* [Requirement]
For the listing that follows, give again exactly the lines from the one with "build_bones(side, label, forms))" to the one with "started = time.time()", including both.

* [Recorded data]
+++++

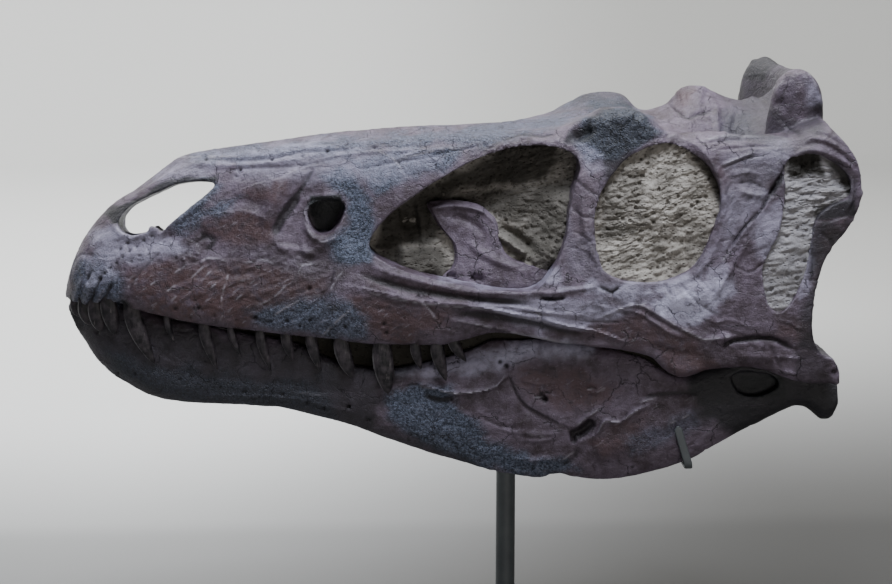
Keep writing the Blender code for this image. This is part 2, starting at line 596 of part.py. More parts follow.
def build_matrix(forms):
    """Rock that fills the skull and shows in its windows."""
    spread = np.linspace(0, 1, CORE_STATIONS)
    places = CORE_FRONT + (CORE_BACK - CORE_FRONT) * spread
    matrix = loft("rock_matrix", [core_ring(x) for x in places],
                  finish_material("rock_matrix", MATRIX_COLOUR, 0.9, 0.0))
    combine(matrix, "DIFFERENCE", forms["core_behind"], forms["hollow"], forms["throat"],
            forms["fossa_left"], forms["fossa_right"])
    floor = rail(*FENESTRA_FLOOR)
    outline = grow_outline(smooth_path(ANTORBITAL_WINDOW, 1, closed=True), 1.5)
    pit = smooth_path(MAXILLARY_WINDOW, 1, closed=True)
    for side, label in ((-1, "left"), (1, "right")):
        rings = [[(x, side * y, z) for x, z in outline] for y in (150, 0)]
        rings[1] = [(x, side * float(floor(x)), z) for x, z in outline]
        combine(matrix, "DIFFERENCE", loft(f"cut_antorbital_floor_{label}", rings, cutter=True))
        combine(matrix, "DIFFERENCE", side_prism(f"cut_maxillary_pit_{label}", pit, side * 150,
                                                 side * 20, cutter=True))
    combine(matrix, "DIFFERENCE", post_form("cut_post_socket", 200, POST_RADIUS + CORE_GAP))


# ---- stand ----
def post_form(name, top, radius, material=None):
    """Round bar from the base plate up to a height."""
    start = BASE_THICKNESS + 0.3
    turn = np.arange(POST_SIDES) * math.tau / POST_SIDES
    rings = [[(radius * math.cos(a), radius * math.sin(a), z) for a in turn]
             for z in (start, top)]
    return loft(name, rings, material, cutter=material is None)


def build_stand():
    """Base plate, post, and the cradle that carries two jaw clips."""
    plate = bmesh.new()
    bmesh.ops.create_cube(plate, size=1.0)
    bmesh.ops.scale(plate, verts=plate.verts, vec=(BASE_LENGTH, BASE_WIDTH, BASE_THICKNESS))
    bmesh.ops.translate(plate, verts=plate.verts, vec=(0, 0, BASE_THICKNESS / 2))
    base = put("stand_base", plate, steel_finish("stand_base"))
    bevel = base.modifiers.new("edge", "BEVEL")
    bevel.width = BASE_BEVEL * MM
    bevel.segments = 2
    post_form("stand_post", 199.5, POST_RADIUS, steel_finish("stand_post"))

    collar = bmesh.new()
    bmesh.ops.create_cone(collar, cap_ends=True, segments=20, radius1=COLLAR_RADIUS,
                          radius2=COLLAR_RADIUS, depth=COLLAR_LENGTH)
    bmesh.ops.translate(collar, verts=collar.verts, vec=(0, 0, CRADLE_HEIGHT))
    cradle = put("stand_cradle", collar, steel_finish("stand_cradle"))
    for side, label in ((-1, "left"), (1, "right")):
        combine(cradle, "UNION", loft(f"form_arm_{label}", arm_rings(side), cutter=True))
    bore = post_form("cut_collar_bore", 180, POST_RADIUS + 0.3)
    combine(cradle, "DIFFERENCE", bore)
    side_and_mirror(build_clip)


def clip_path():
    """Line of a clip: down the side of the jaw, under it, and up again inside it."""
    outer = float(jaw_y(CLIP_PLACE)) + 0.5
    inner = float(jaw_y(CLIP_PLACE) - jaw_thickness(CLIP_PLACE))
    under = float(jaw_low_z(CLIP_PLACE)) - CLIP_CLEARANCE
    return ((115.3, outer + 1.2, 208.5), (116.6, outer + 1.3, 203.0), (120.2, outer + 1.6, 191.0),
            (123.0, outer + 1.6, under + 4), (123.6, outer + 0.8, under + 1),
            (CLIP_PLACE, outer - 1.6, under), (CLIP_PLACE, inner - 0.6, under),
            (CLIP_PLACE, inner - 2.8, under + 1), (CLIP_PLACE, inner - 3.4, under + 3.5),
            (CLIP_PLACE, inner - 3.4, under + 8))


def arm_rings(side):
    """Flat bar from inside the collar out to the inner end of a clip."""
    _, clip_end, clip_top = clip_path()[-1]
    reach = clip_end - CLIP_THICKNESS / 2 - 0.3
    height = clip_top - 8 + ARM_RISE
    run = math.hypot(CLIP_PLACE, reach)
    across = (-side * reach / run, CLIP_PLACE / run)
    stations = ((0.04, CRADLE_HEIGHT, across), (1.0, height, (-side, 0)))
    return [[(CLIP_PLACE * share + s * broad[0] * ARM_WIDTH / 2,
              side * reach * share + s * broad[1] * ARM_WIDTH / 2, z + t * ARM_THICKNESS / 2)
             for s, t in ((-1, -1), (1, -1), (1, 1), (-1, 1))] for share, z, broad in stations]


def build_clip(side, label):
    """Flat strip that hugs the lower edge of the jaw, square to its own line."""
    line = np.array(clip_path())
    ahead = np.gradient(line, axis=0)
    ahead /= np.linalg.norm(ahead, axis=1)[:, None]
    broad = np.array([1.0, 0.0, 0.0]) - ahead * ahead[:, :1]
    broad /= np.linalg.norm(broad, axis=1)[:, None]
    thin = np.cross(ahead, broad)
    rings = []
    for point, wide, deep in zip(line, broad * CLIP_WIDTH / 2, thin * CLIP_THICKNESS / 2):
        corners = (point + s * wide + t * deep for s, t in ((-1, -1), (1, -1), (1, 1), (-1, 1)))
        rings.append([(x, side * y, z) for x, y, z in corners])
    loft(f"stand_clip_{label}", rings, steel_finish(f"stand_clip_{label}"))


def main():
    clear_scene()
    forms = build_forms()
    side_and_mirror(lambda side, label: build_bones(side, label, forms))
    build_nasals(forms)
    build_roof(forms)
    build_occiput()
    side_and_mirror(build_quadrate)
    side_and_mirror(build_palatine)
    side_and_mirror(lambda side, label: build_lower_jaw(side, label, forms))
    build_matrix(forms)
    build_stand()


main()
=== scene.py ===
# %% [markdown]
# # Skull of a young tyrannosaur on its museum stand
# The skull is a cast-like fossil: dark purple-brown bone with blue-grey patches, still
# filled with the pale rock it was found in. It stands on one steel post. The frame that
# was packed from the solids gives every place, so this script only dresses it.

# %% Load the frame
import math
import time

import bmesh
import bpy
import numpy as np
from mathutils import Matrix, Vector


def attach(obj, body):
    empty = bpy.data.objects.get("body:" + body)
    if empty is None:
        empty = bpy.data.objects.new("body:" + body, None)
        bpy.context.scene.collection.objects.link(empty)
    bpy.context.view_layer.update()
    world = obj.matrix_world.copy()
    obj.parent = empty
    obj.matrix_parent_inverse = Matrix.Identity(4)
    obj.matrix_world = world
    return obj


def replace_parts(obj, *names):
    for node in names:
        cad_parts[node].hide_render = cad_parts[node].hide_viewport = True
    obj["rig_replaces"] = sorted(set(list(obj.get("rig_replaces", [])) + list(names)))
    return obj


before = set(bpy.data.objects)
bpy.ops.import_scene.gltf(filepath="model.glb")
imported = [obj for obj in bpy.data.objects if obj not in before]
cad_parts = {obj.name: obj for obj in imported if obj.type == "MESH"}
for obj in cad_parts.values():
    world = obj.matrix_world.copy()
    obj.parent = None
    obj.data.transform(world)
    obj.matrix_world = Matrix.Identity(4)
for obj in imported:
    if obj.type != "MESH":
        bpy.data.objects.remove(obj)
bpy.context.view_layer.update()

MM = 0.001
started = time.time()

# %% [markdown]
# ## Camera
# A long lens, a little above the skull and almost square to its left side. The same
# numbers give a function that tells where any point falls in the picture, and that
# function is what places small marks on the bone later on.

# %% Camera and the picture plane
FRAME_WIDE, FRAME_HIGH = 892, 584
LENS, SENSOR = 80.0, 36.0
TURN, TILT = math.radians(3.0), math.radians(11.0)
STAND_OFF = 1480.0
AIM = np.array([-45.5, 0.0, 290.0])
SIGHT = np.array([math.sin(TURN) * math.cos(TILT), math.cos(TURN) * math.cos(TILT),
                  -math.sin(TILT)])
ACROSS = np.array([math.cos(TURN), -math.sin(TURN), 0.0])
UPWARD = np.array([math.sin(TURN) * math.sin(TILT), math.cos(TURN) * math.sin(TILT),
                   math.cos(TILT)])
EYE = AIM - STAND_OFF * SIGHT
SPREAD = LENS / SENSOR * FRAME_WIDE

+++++

* [Expected output]
    side_and_mirror(lambda side, label: build_bones(side, label, forms))
    build_nasals(forms)
    build_roof(forms)
    build_occiput()
    side_and_mirror(build_quadrate)
    side_and_mirror(build_palatine)
    side_and_mirror(lambda side, label: build_lower_jaw(side, label, forms))
    build_matrix(forms)
    build_stand()


main()
=== scene.py ===
# %% [markdown]
# # Skull of a young tyrannosaur on its museum stand
# The skull is a cast-like fossil: dark purple-brown bone with blue-grey patches, still
# filled with the pale rock it was found in. It stands on one steel post. The frame that
# was packed from the solids gives every place, so this script only dresses it.

# %% Load the frame
import math
import time

import bmesh
import bpy
import numpy as np
from mathutils import Matrix, Vector


def attach(obj, body):
    empty = bpy.data.objects.get("body:" + body)
    if empty is None:
        empty = bpy.data.objects.new("body:" + body, None)
        bpy.context.scene.collection.objects.link(empty)
    bpy.context.view_layer.update()
    world = obj.matrix_world.copy()
    obj.parent = empty
    obj.matrix_parent_inverse = Matrix.Identity(4)
    obj.matrix_world = world
    return obj


def replace_parts(obj, *names):
    for node in names:
        cad_parts[node].hide_render = cad_parts[node].hide_viewport = True
    obj["rig_replaces"] = sorted(set(list(obj.get("rig_replaces", [])) + list(names)))
    return obj


before = set(bpy.data.objects)
bpy.ops.import_scene.gltf(filepath="model.glb")
imported = [obj for obj in bpy.data.objects if obj not in before]
cad_parts = {obj.name: obj for obj in imported if obj.type == "MESH"}
for obj in cad_parts.values():
    world = obj.matrix_world.copy()
    obj.parent = None
    obj.data.transform(world)
    obj.matrix_world = Matrix.Identity(4)
for obj in imported:
    if obj.type != "MESH":
        bpy.data.objects.remove(obj)
bpy.context.view_layer.update()

MM = 0.001
started = time.time()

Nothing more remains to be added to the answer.